I don't post often, but when I do I'm always satisfied. I do read a lot though. My favorite threads are when HO's and Amateur Diyers are getting slammed by the community. Does anyone have any favorite threads or comments that have come from ET?? I'd love to read them. I get calls from time to time with people wanting advice on what they're doing and I'm sure we've all gone to price a job only to realize that the HO is looking for some free advice. I always try to politely dismiss them, but I love to see them slammed online!! Maybe a collection of threads would scare them off. Even some stories about experiences would be great. 

I had a rough looking dude come up to me at Home Depot a while ago and asked if 12 wire would be good to wire some pendant lights over a kitchen island (I assumed he was a "Handyman"). I told him that 12 was good but 10 would be better. He thanked me and headed back to the wire cutting area. I wish him the best..............


----------



## HARRY304E (Sep 15, 2010)

pitapacket said:


> I don't post often, but when I do I'm always satisfied. I do read a lot though. My favorite threads are when HO's and Amateur Diyers are getting slammed by the community. Does anyone have any favorite threads or comments that have come from ET?? I'd love to read them. I get calls from time to time with people wanting advice on what they're doing and I'm sure we've all gone to price a job only to realize that the HO is looking for some free advice. I always try to politely dismiss them, but I love to see them slammed online!! Maybe a collection of threads would scare them off. Even some stories about experiences would be great.
> 
> I had a rough looking dude come up to me at Home Depot a while ago and asked if 12 wire would be good to wire some pendant lights over a kitchen island (I assumed he was a "Handyman"). I told him that 12 was good but 10 would be better. He thanked me and headed back to the wire cutting area. I wish him the best..............






> I told him that 12 was good but 10 would be better. He thanked me and headed back to the wire cutting area. I wish him the best............

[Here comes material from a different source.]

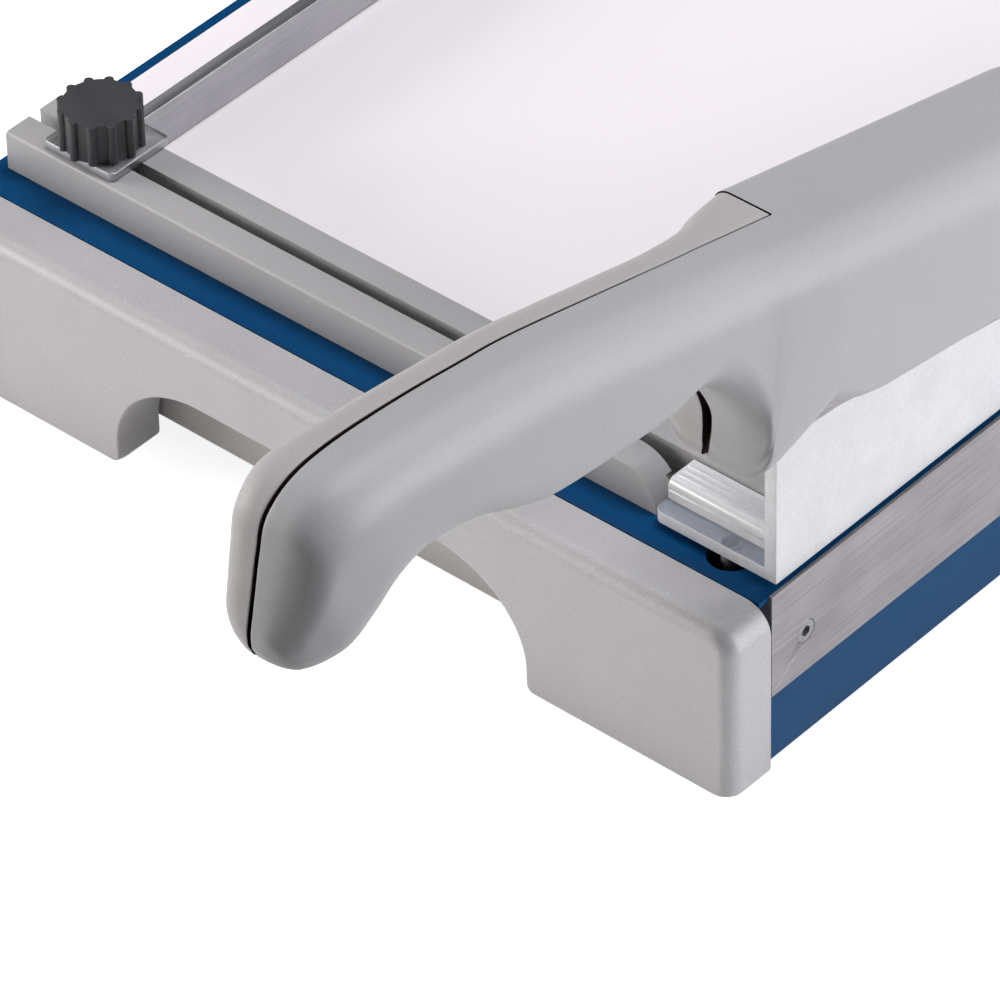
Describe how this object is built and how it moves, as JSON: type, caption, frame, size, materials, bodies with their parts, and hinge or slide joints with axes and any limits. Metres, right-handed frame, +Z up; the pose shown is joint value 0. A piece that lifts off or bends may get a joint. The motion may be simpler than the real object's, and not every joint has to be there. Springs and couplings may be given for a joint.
{
  "type": "paper cutter",
  "caption": "Desk lever paper cutter: table on four feet, slotted fences, sliding backstop, sprung clear guard and a hinged blade arm with a long moulded grip.",
  "frame": {"origin": "middle of the footprint of the cutter with its lever in the stored pose, on the surface that it stands on", "axes": "+Z up, +Y from the grip towards the hinge along the blades, +X to the right, towards the blade side"},
  "size_m": [0.3046, 0.6027, 0.2002],
  "materials": {
    "blue_paint": "satin powder coat, deep blue",
    "blue_extrusion": "satin powder coat over extruded aluminium, deep blue",
    "white_board": "smooth white laminate",
    "grey_paint": "matt warm grey paint",
    "panel_silver": "silver-grey moulding with a fine metallic sparkle",
    "fence_grey": "satin light grey",
    "zinc_steel": "zinc-plated, satin",
    "dark_steel": "black-oxide, satin",
    "rubber": "matt black rubber",
    "ground_steel": "fine ground and brushed along its length",
    "bronze": "turned bearing bronze",
    "handle_grey": "smooth light grey lacquer over a casting",
    "grip_grey": "smooth light grey satin moulding",
    "clear_plastic": "clear polished acrylic",
    "cup_grey": "dark grey satin plastic",
    "bar_silver": "satin anodised",
    "knob_dark": "dark grey satin plastic"
  },
  "bodies": {
    "table": {"table_top": "blue_paint", "worktop_board": "white_board", "side_rail": "blue_extrusion", "left_rail": "blue_extrusion", "front_rail": "grey_paint", "rear_rail": "grey_paint", "cross_braces": "grey_paint", "front_panel": "panel_silver", "rear_panel": "panel_silver", "panel_screws": "zinc_steel", "front_fence": "fence_grey", "rear_fence": "fence_grey", "fence_screws": "zinc_steel", "fence_nuts": "zinc_steel", "rubber_feet": "rubber", "foot_screws": "zinc_steel", "fixed_blade": "ground_steel", "fixed_blade_screws": "dark_steel", "hinge_bracket": "dark_steel", "bracket_screws": "dark_steel", "pivot_bolt": "zinc_steel", "thrust_washer": "bronze", "disc_springs": "dark_steel", "pivot_washer": "zinc_steel", "pivot_nut": "zinc_steel", "guard_bushes": "cup_grey", "guard_springs": "zinc_steel"},
    "lever": {"blade_arm": "handle_grey", "grip_half": "grip_grey", "handle_cover": "grip_grey", "grip_spacers": "zinc_steel", "cover_screws": "dark_steel", "lever_buffer": "rubber", "moving_blade": "ground_steel", "moving_blade_screws": "dark_steel", "pivot_bush": "bronze"},
    "guard": {"clamp_guard": "clear_plastic", "guard_posts": "zinc_steel", "guard_clips": "dark_steel"},
    "backstop": {"backstop_bar": "bar_silver", "backstop_slider": "zinc_steel"},
    "knob": {"backstop_knob": "knob_dark", "knob_screw": "zinc_steel"}
  },
  "joints": [
    {"name": "lever_hinge", "type": "hinge", "parent": "table", "child": "lever", "pos_m": [0.1248, 0.26432, 0.0657], "axis": [-1, 0, 0], "range_deg": [-8.2, 42]},
    {"name": "guard_press", "type": "slide", "parent": "table", "child": "guard", "axis": [0, 0, 1], "range_m": [-0.0013, 0], "stiffness_N_per_m": 400, "springref_m": 0.01, "deforming": ["guard_springs"]},
    {"name": "backstop_slide", "type": "slide", "parent": "table", "child": "backstop", "axis": [1, 0, 0], "range_m": [-0.01, 0.175]},
    {"name": "knob_turn", "type": "hinge", "parent": "backstop", "child": "knob", "pos_m": [-0.1212, -0.10524, 0.0697], "axis": [0, 0, 1], "range_deg": [-180, 180]}
  ]
}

Way to go!.....:laughing::thumbup::laughing:


----------



## RGH (Sep 12, 2011)

Yeah I love it when ya go to someone's home and the job is a mess, and they look at you all serious and say: "I did it how does it look" ah boy. I have 1 guy, done tons of work for him but he is always trying to do stuff himself. And it is always a mess, and then he calls me lol. He did a 4gang with 2 dimmers in, it didn't fit so he chopped the back of the box off..wtf. Then I come in and clean it up, hey it pays the bills:thumbup:


----------



## Bulldog1 (Oct 21, 2011)

I had 2 guys call about finishing 4 units in a building. The last guy ran #8 Ser to the ranges and it passed a rough. The sheetrock went up and the guy bailed on them. Needed a 4 meter stack and trim out. I priced it and they said that is more than the other guy quoted for the whole job! I said and now you know why his number was so low. :whistling2:


----------



## randas (Dec 14, 2008)

I think this site needs a 'diy arena' let em post in there and we can have fun with em. 
Instead of attacking eachother we can let some steam off on the diys instead :laughing:


----------



## LARMGUY (Aug 22, 2010)

RGH said:


> Yeah I love it when ya go to someone's home and the job is a mess, and they look at you all serious and say: "I did it how does it look" ah boy. I have 1 guy, done tons of work for him but he is always trying to do stuff himself. And it is always a mess, and then he calls me lol. He did a 4gang with 2 dimmers in, it didn't fit so he chopped the back of the box off..wtf. Then I come in and clean it up, hey it pays the bills:thumbup:


It just reminds me of the sign in my mechanic's shop.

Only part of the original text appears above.